I know the dispointment of that almost lost generation of Omani guys, who had to work while other family members got educated... They still sufffer badly from all that is wrong from old Omani culture (pride, ego) where they can't go back to to school or will seem dumb, or can't marry a wife who'd help support them (i.e a much richer wife) because that would be taking advantage of her. As noble and as foolish as they'll always seem to me, for the fact that they have not changed, there is something in them that is a little dead these days. That love for Oman, and this country... it is less true love than it was in our youth...now it is more a kind of,  poccessive pride? Oman is ours they say, but what is in their care, they do not treasure, not its beauty, uniqueness, heritage, or cleanness, and there is something dejected in that.

As those were the guys who told me about Islam (without being preachy) and made me laugh at all the ridiculous things I hated about being stuck here as a  kid, I feel... sad. ...Like we are all just sleeping. Some in beautiful gilded Shatti sugar-plum-lipstick-and-porsche-paint-dreams, and others, waiting to wake, praying for that alarm that will stir them.

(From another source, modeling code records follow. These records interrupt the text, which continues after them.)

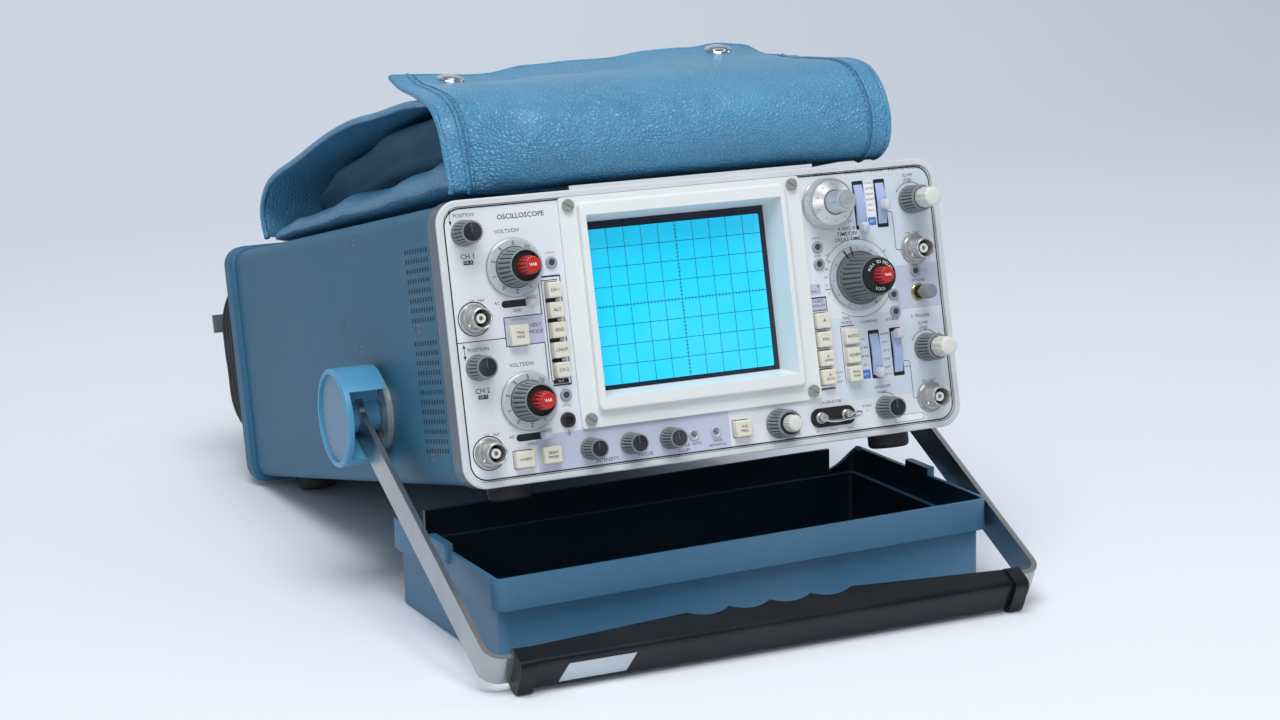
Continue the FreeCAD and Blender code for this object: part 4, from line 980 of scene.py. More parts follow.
def print_bottom_row(moulding):
    """The lavender band with the display's controls, and the rest of the bottom row."""
    zone(moulding, -101.6, 5.3, 4.4, 23.3, LAVENDER)
    words(moulding, ("INTENSITY", -64.4, 6.6, 1.8), ("FOCUS", -43.2, 6.8, 1.8),
          ("SCALE", -21.4, 8.6, 1.6), ("ILLUM", -21.4, 6.0, 1.6), ("ASTIG", -13.9, 8.6, 1.3),
          ("TRACE", -2.4, 8.8, 1.3), ("ROTATION", -2.4, 6.6, 1.3), ("POSITION", 39.6, 6.6, 1.8))
    line(moulding, [(36.4, 4.9), (42.8, 4.9)], 0.3)
    lettering(moulding, "CALIBRATOR", 64.8, 20.9, 1.5)
    for x, text in ((55.6, ".3V"), (65.3, "30mA"), (75.0, "1kHz")):
        lettering(moulding, text, x, 6.3, 1.1, GREY)
    zone(moulding, 101.8, 119.6, 5.6, 9.2, WHITE, 0.05, 1.7)
    line(moulding, outline(110.7, 7.4, 17.8, 3.6, 1.7, 5), 0.22, GREY)


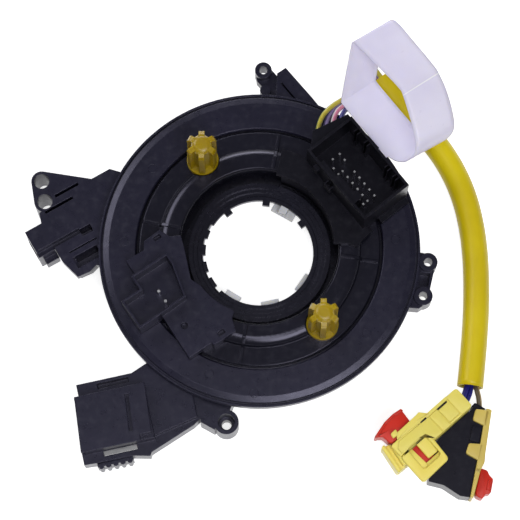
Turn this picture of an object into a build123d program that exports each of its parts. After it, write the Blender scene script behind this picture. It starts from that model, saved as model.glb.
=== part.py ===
from build123d import *
from math import cos, pi, radians, sin, sqrt, tan
import os

# Steering clock spring, in millimetres.
# The turning axis is Z through the origin. The housing's floor lies on z = 0, and +Z points at the driver.

# Housing and cover
RIM_RADIUS = 39.3
WALL_RADIUS = RIM_RADIUS + 10.7
WALL_THICKNESS = 2.2
WALL_TOP = 15.3
FLOOR_THICKNESS = 2.0
COLUMN_BORE_RADIUS = 22.5
COVER_RADIUS = WALL_RADIUS + 2.5
COVER_TOP = 19.0
COVER_FALL = 1.0
COVER_FLAT_RADIUS = COVER_RADIUS - 3.4
COVER_RIM_WIDTH = 0.7
COVER_GROOVE_WIDTH = 0.7
COVER_GROOVE_DEPTH = 1.0
COVER_THICKNESS = 1.6
LIP_DEPTH = 1.5
LIP_THICKNESS = 1.2

# Clearances
RUNNING_GAP = 0.9
FIT_GAP = 0.3
SEAT_GAP = 0.2

# Rotor
LEDGE_WIDTH = 2.7
LEDGE_THICKNESS = 1.5
HUB_BORE_RADIUS = 25.8
HUB_WALL = 1.5
HUB_TOP = 21.4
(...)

No one is "lazy" per se, or expecting hand-outs from the government like I hear stupid internet expats accuse them of. But the dream is still a dream. Some things haven't changed that we all thought would change, or they changed to what we didn't plan or what was never a priority. People aren't as excited as they used to be about the future, or they are excited rather stupidly for something stupid, for something that is a mirage of what Omanis truly are... Does that make sense? People are still waiting. Everything is a ten year plan for the future. It isn't now, today.

I'm rambling lol...

Also, I am considered Omani now. That's different than when this blog began. I see what Omanis experience from time to time, feel it occasionally, get caught up simultaneously in the drama, the apathy, the polite avoidance, the mad scrambles, the grand passions, of the nation, all at once.

Omanis seem different to me... but in a way that is the direct influence of my own experiences, the broader geography of generalizations, cultural and religious immersion, and of course, the course of economic and socio-political development (or lack thereof in cases) for Omani,s as a whole, and as individual entities.